Show all lines from the data that include the word "names".

▶ **ROWS**:

────────────────────────────────────────

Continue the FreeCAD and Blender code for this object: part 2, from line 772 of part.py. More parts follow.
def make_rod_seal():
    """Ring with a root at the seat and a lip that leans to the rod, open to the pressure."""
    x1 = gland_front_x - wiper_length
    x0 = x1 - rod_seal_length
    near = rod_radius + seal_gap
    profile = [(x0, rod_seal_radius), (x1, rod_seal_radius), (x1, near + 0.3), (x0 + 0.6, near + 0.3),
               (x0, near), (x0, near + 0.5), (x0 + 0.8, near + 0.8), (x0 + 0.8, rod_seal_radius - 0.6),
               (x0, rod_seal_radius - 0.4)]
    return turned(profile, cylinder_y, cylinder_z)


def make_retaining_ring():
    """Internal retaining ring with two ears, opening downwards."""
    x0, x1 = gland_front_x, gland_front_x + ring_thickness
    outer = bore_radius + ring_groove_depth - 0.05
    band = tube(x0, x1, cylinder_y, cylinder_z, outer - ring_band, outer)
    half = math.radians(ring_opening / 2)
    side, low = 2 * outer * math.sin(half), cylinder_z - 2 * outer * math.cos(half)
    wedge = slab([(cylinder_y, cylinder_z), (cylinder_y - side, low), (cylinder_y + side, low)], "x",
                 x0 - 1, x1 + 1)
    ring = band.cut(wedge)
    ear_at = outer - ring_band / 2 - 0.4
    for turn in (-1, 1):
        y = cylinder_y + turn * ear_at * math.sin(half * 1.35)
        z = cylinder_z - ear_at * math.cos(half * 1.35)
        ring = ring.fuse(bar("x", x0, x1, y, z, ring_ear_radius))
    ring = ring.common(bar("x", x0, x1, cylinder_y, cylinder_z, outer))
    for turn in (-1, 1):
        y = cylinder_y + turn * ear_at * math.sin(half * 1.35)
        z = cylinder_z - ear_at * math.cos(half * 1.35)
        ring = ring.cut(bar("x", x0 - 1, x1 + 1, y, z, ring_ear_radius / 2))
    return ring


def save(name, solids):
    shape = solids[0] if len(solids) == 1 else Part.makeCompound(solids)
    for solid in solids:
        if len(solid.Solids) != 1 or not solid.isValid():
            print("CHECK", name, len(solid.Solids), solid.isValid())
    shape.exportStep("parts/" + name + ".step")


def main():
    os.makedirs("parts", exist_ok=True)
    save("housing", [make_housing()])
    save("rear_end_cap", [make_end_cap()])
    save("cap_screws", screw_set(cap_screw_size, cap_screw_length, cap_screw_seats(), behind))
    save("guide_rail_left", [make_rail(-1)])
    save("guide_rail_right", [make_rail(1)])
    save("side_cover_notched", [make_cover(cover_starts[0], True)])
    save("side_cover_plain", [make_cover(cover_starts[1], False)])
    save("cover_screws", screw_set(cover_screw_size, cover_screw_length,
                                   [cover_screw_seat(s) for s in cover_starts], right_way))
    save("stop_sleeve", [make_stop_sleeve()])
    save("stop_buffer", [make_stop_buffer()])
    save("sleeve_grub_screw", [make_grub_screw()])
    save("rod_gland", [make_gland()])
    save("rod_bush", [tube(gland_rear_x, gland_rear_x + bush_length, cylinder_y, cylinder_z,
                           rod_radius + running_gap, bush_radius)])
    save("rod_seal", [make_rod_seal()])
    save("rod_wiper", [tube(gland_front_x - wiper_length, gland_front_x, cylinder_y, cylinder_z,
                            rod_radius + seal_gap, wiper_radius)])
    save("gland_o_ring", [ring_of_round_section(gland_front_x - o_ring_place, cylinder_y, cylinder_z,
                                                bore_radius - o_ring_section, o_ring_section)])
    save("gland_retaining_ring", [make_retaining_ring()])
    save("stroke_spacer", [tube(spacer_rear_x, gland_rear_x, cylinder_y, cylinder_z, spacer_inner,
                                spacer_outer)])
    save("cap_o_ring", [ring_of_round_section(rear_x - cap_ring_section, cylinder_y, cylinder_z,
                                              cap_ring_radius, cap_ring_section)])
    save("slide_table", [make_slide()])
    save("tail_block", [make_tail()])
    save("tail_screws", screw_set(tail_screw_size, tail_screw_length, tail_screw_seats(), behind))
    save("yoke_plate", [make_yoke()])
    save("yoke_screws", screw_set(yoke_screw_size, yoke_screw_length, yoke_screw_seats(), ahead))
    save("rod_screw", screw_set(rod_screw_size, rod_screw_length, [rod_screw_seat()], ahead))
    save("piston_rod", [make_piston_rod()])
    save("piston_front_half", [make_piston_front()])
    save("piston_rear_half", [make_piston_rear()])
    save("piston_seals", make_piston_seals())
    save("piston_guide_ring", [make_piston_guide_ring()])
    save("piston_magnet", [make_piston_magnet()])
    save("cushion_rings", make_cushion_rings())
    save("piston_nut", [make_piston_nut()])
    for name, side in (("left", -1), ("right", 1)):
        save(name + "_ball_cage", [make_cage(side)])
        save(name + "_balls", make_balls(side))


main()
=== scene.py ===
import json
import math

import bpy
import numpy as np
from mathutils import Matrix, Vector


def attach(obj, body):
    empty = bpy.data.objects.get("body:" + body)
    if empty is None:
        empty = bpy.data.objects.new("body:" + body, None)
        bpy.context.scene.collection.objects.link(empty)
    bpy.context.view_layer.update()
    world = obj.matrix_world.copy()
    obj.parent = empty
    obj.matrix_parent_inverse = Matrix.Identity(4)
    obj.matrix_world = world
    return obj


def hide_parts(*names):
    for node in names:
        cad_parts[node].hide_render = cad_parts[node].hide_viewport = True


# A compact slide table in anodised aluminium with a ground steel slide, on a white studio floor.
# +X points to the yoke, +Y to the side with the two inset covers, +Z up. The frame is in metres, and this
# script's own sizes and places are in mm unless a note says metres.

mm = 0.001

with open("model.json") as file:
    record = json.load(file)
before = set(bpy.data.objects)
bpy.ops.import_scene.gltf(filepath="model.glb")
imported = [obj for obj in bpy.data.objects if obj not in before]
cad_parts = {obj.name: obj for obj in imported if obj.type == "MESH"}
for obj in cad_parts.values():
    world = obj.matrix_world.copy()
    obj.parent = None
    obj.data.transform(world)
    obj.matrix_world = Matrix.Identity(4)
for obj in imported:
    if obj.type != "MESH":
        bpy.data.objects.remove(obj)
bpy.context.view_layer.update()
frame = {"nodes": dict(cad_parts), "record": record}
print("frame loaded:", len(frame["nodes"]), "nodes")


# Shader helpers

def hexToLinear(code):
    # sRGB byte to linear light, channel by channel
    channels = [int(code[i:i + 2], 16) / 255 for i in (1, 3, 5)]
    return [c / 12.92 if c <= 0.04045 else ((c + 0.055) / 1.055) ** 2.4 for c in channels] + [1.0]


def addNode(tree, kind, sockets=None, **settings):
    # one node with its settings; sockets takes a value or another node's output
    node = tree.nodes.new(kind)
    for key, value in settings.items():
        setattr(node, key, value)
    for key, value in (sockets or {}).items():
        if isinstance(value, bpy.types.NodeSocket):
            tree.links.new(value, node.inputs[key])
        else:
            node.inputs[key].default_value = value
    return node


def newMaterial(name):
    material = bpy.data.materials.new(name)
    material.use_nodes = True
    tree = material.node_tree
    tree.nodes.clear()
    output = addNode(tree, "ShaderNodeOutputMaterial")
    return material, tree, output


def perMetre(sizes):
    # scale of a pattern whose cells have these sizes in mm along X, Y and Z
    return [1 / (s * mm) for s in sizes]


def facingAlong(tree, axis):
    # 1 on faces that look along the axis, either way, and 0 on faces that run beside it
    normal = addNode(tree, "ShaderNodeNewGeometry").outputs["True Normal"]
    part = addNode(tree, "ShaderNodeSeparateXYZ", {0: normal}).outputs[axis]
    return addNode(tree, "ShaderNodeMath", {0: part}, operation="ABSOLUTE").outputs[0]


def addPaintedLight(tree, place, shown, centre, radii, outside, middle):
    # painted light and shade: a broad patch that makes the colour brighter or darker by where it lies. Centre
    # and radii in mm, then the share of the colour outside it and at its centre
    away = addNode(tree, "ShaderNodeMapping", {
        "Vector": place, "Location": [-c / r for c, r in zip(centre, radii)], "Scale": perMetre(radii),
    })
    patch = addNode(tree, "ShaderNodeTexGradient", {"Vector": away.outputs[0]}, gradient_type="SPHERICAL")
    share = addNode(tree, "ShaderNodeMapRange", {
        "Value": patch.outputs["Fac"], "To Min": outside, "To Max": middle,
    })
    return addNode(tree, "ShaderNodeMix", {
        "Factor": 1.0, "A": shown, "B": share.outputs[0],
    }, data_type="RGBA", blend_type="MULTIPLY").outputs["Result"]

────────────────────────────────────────

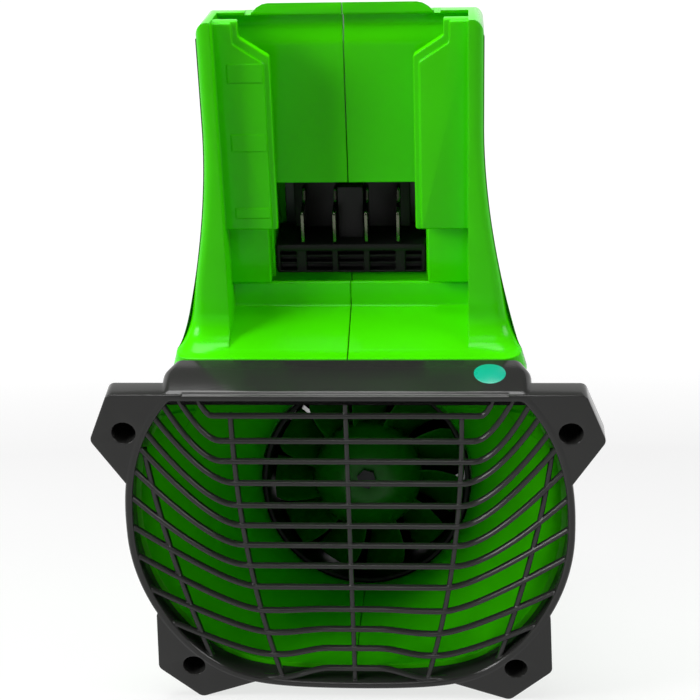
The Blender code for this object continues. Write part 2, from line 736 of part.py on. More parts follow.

────────────────────────────────────────

▶ **ANSWER FOR THIS EXERCISE**:
def hide_parts(*names):
    for node in names:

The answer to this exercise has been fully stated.